Quantifying a variable in a set after specifying the set My linear algebra instructor claims that the expression for a set of vectors 
$$ B = \left\{ \vec v \in \mathbb{R^2} : \vec v = a \begin{bmatrix}2 \\ 1\end{bmatrix} \right\}, \text{ where } a \in \mathbb{R} \tag{1}$$
is incorrect, whereas
$$ B = \left\{ \vec v \in \mathbb{R^2} : \vec v = a \begin{bmatrix}2 \\ 1\end{bmatrix}, \text{ where } a \in \mathbb{R} \right\} \tag{2}$$
is correct. 
His reasoning is that the variable $a$ doesn't exist anymore once the set is closed, so there is nothing to be quantified, and the first expression is meaningless.
On the other hand, a definition in the textbook we are using indicates that an  expression such as 
$$ \text{Let } a \in \mathbb{R}. \text{ Then, } B = \left\{ \vec v \in \mathbb{R^2} : \vec v = a \begin{bmatrix}2 \\ 1\end{bmatrix}\right\} \tag{3}$$
is correct.
I've also learned in another class, which tackled formal logic a little more deeply than this linear algebra class, that quantifying a variable before or after a statement involving the variable is mostly an arbitrary/stylistic decision on the part of the writer. If we can quantify a variable before a statement, we can quantify it after a statement as well. According to this other class, the first statement might be okay, although I don't remember tackling sets specifically when working with quantifiers.
I know there is such a thing as quantifier scope in formal logic, but I'm not sure whether set brackets delineate quantifier scope in mathematical statements such as the above, as my linear algebra instructor seems to suggest.
Since ultimately a statement such as this should make sense when expressed in natural language, I think the first statement is one where the speaker mentions, after specifying the set, that, "by the way, the $a$ in the preceding statement (which happens to contain a set in this case) is a real number, in case that wasn't clear", which is similar to how a speaker might mention the domain of the variable prior to specifying the set, as in statement $(3)$.
I was wondering whether anyone can confirm or deny my instructor's claim, and whether the first statement is truly a mathematically meaningless statement. 
 A: *

*First, let's simplify $$ B = \left\{ \vec v \in \mathbb{R^2} : \vec
    v = a \begin{bmatrix}2 \\ 1\end{bmatrix}, \text{ where } a \in
    \mathbb{R} \right\} \tag{2}$$ as $$ B = \left\{a \begin{bmatrix}2 \\
    1\end{bmatrix}:a \in \mathbb{R} \right\} \tag{2s},$$ which is read
as “$B$ is the set of vectors of the form $a\begin{bmatrix}2 \\
1\end{bmatrix},$ where $a$ is real”.
Consequently, each element of
set $B,$ for some real $a,$ equals $a\begin{bmatrix}2 \\
1\end{bmatrix}.$


*On the other hand, $$ \text{Let } a \in \mathbb{R}. \text{ Then, } B
= \left\{ \vec v \in \mathbb{R^2} : \vec v = a \begin{bmatrix}2 \\ 1\end{bmatrix}\right\} \tag{3}$$ implies that for each real $a,$
each element of set $B$ lies in $\mathbb R^2$ and equals
$a\begin{bmatrix}2 \\ 1\end{bmatrix};$ that is,
$B=\left\{\begin{bmatrix}3 \\
1.5\end{bmatrix}\right\}=\left\{\begin{bmatrix}2 \\ 1\end{bmatrix}\right\}=\left\{\begin{bmatrix}6 \\
3\end{bmatrix}\right\}=\ldots;$ so, $B$ does not exist.

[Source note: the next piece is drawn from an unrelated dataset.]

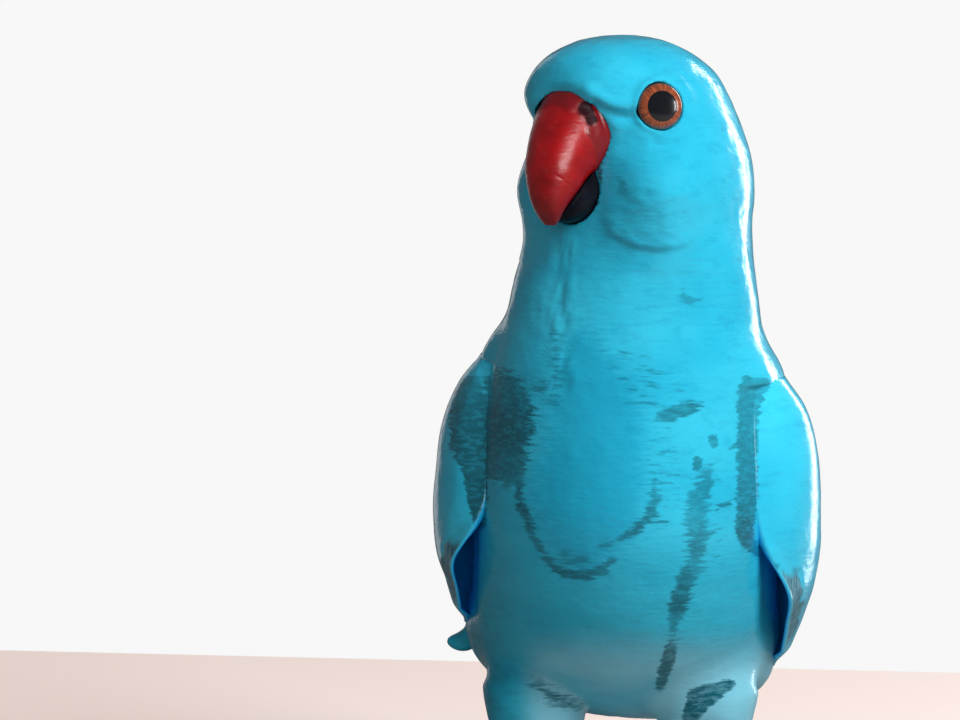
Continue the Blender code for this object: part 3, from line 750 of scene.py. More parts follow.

*Finally, $$ B = \left\{ \vec v \in \mathbb{R^2} : \vec v = a
\begin{bmatrix}2 \\ 1\end{bmatrix} \right\}, \text{ where } a \in
\mathbb{R} \tag{1}$$ means $B = \left\{ \vec v \in \mathbb{R^2} : \vec v = a \begin{bmatrix}2 \\ 1\end{bmatrix} \right\}$ for some $a \in \mathbb{R},$ in which case $B$ is a single-element set.
Notice that in the above, there are altogether three different specifications of set $B,$ one of which is an ill definition.